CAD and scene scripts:
—————
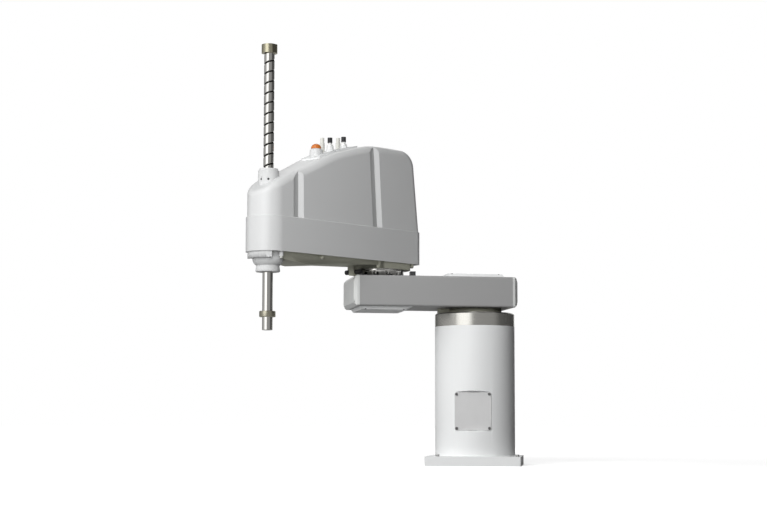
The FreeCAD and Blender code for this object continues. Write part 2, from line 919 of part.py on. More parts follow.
def j1_output_flange():
    """Neck under the first arm with the bearing's inner race, and the lug of the end stop."""
    groove = j1_bearing_low + j1_bearing_h / 2
    outer = j1_bearing_split_r - turn_gap / 2
    inner = j1_spline_outer_r + turn_gap
    low, notch = j1_bearing_low + race_sink, race_notch
    profile = ((cable_bore_r, j1_cup_top), (inner, j1_cup_top), (inner, low), (outer, low),
               (outer, groove - notch), (outer - notch, groove), (outer, groove + notch),
               (outer, neck_bottom), (j1_neck_r, neck_bottom), (j1_neck_r, arm1_bottom),
               (cable_bore_r, arm1_bottom))
    lug = box(inner, stop_outer_r - stop_gap, -stop_lug_half, stop_lug_half,
              neck_bottom + face_gap, arm1_bottom)
    return turned(profile).fuse(lug).removeSplitter()


# Second joint, drawn about its own axis

j2_bearing_low = arm1_top - j2_bearing_h
j2_neck_low = arm1_top + j2_neck_gap
j2_cup_r = j2_spline_r - cup_gap


def j2_ring_places():
    """Seats of the screws round the second joint's bearing, clear of the end plate."""
    places = ring_places(j2_ring_bolts, j2_ring_bolt_r, half_circle / j2_ring_bolts)
    return [(x, y) for x, y in places if x + cap_screw[0] < arm1_front]


def j2_ring_holes():
    """Holes for the bearing's screws in the first arm."""
    return [screw_hole(cap_screw, Vec(arm1_len + x, y, arm1_top), Vec(0, 0, 1),
                       j2_ring_thread) for x, y in j2_ring_places()]


def j2_ring_screws():
    """Screws round the second joint's bearing."""
    return group([screw(cap_screw, Vec(arm1_len + x, y, arm1_top), Vec(0, 0, 1),
                        j2_ring_thread) for x, y in j2_ring_places()])


def j2_reducer_ring():
    """Fixed ring of the second reducer in the first arm, with the bearing's outer race."""
    groove = j2_bearing_low + j2_bearing_h / 2
    inner = j2_bearing_split_r + turn_gap / 2
    notch, step = j2_race_notch, j2_bearing_low + j2_race_step
    profile = ((j2_spline_r, j2_bearing_low), (j2_bearing_outer_r, j2_bearing_low),
               (j2_bearing_outer_r, arm1_top), (inner, arm1_top), (inner, groove + notch),
               (inner + notch, groove), (inner, groove - notch), (inner, step),
               (j2_spline_outer_r, step),
               (j2_spline_outer_r, j2_bearing_low + j2_spline_h),
               (j2_spline_r, j2_bearing_low + j2_spline_h))
    return turned(profile, arm1_len)


def j2_flexspline():
    """Flexible cup held by the second arm."""
    return flex_cup(j2_cup_r, j2_cup_wall, j2_bearing_low + cup_rise, j2_neck_low - cup_lid,
                    j2_neck_low, j2_shaft_bore)


def j2_output_flange():
    """Machined neck between the arms with the inner race, fluted where its screws pass."""
    groove = j2_bearing_low + j2_bearing_h / 2
    outer = j2_bearing_split_r - turn_gap / 2
    inner = j2_spline_outer_r + turn_gap
    lip, lip_r = j2_gap_top - neck_lip_h, j2_flange_r + neck_lip
    low, notch = j2_bearing_low + j2_race_sink, j2_race_notch
    profile = ((j2_shaft_bore, j2_neck_low), (inner, j2_neck_low), (inner, low), (outer, low),
               (outer, groove - notch), (outer - notch, groove), (outer, groove + notch),
               (outer, j2_neck_low), (j2_flange_r, j2_neck_low), (j2_flange_r, lip), (lip_r, lip),
               (lip_r, j2_gap_top), (j2_shaft_bore, j2_gap_top))
    flutes = [disc(flute_r, j2_neck_low - over, lip, x, y)
              for x, y in ring_places(j2_ring_bolts, j2_flange_r + flute_out)]
    return drilled(turned(profile), flutes)


deck_top = deck_bottom + deck_thick
j2_motor_low = deck_top


def j2_wave_generator():
    """Rotor of the second drive: motor shaft and oval plug."""
    low = j2_bearing_low + j2_plug_low
    plug = wave_plug(j2_cup_r - j2_cup_wall, low, j2_bearing_low + j2_plug_top)
    shaft = disc(rotor_r, low, j2_motor_low + j2_motor_h * rotor_share - rotor_gap)
    return plug.fuse(shaft).removeSplitter()


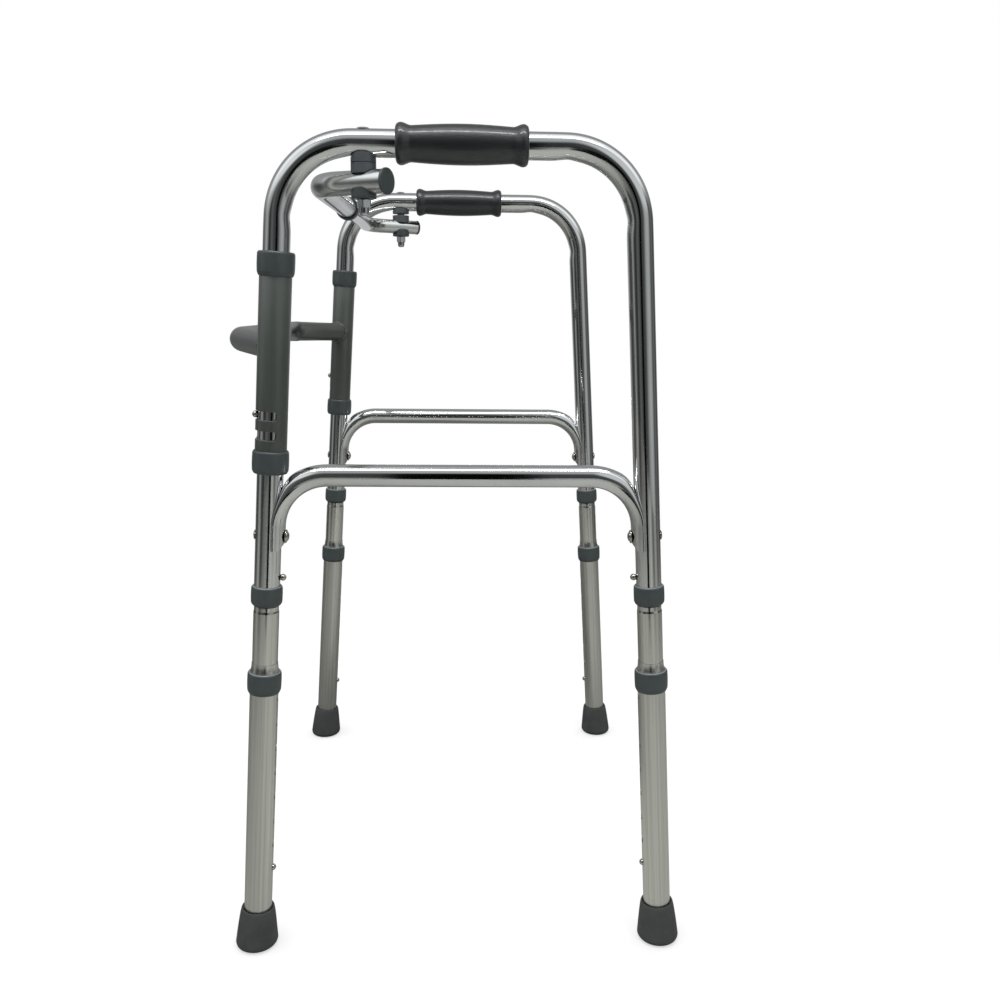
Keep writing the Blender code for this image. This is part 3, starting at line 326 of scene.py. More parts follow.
—————
→ **TASK**
Set the lines down exactly, from the first line of the records to the line where "# Second joint, drawn about its own axis" appears, with both ends kept.

→ **SOLUTION TO THE PROBLEM**
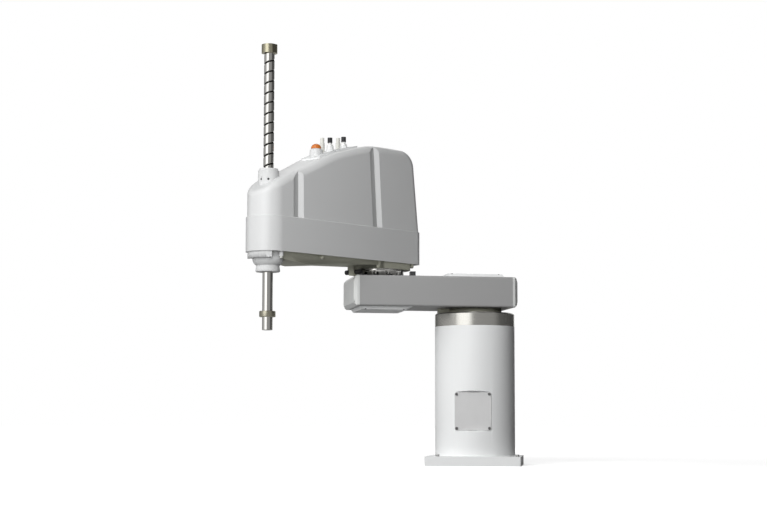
The FreeCAD and Blender code for this object continues. Write part 2, from line 919 of part.py on. More parts follow.
def j1_output_flange():
    """Neck under the first arm with the bearing's inner race, and the lug of the end stop."""
    groove = j1_bearing_low + j1_bearing_h / 2
    outer = j1_bearing_split_r - turn_gap / 2
    inner = j1_spline_outer_r + turn_gap
    low, notch = j1_bearing_low + race_sink, race_notch
    profile = ((cable_bore_r, j1_cup_top), (inner, j1_cup_top), (inner, low), (outer, low),
               (outer, groove - notch), (outer - notch, groove), (outer, groove + notch),
               (outer, neck_bottom), (j1_neck_r, neck_bottom), (j1_neck_r, arm1_bottom),
               (cable_bore_r, arm1_bottom))
    lug = box(inner, stop_outer_r - stop_gap, -stop_lug_half, stop_lug_half,
              neck_bottom + face_gap, arm1_bottom)
    return turned(profile).fuse(lug).removeSplitter()


# Second joint, drawn about its own axis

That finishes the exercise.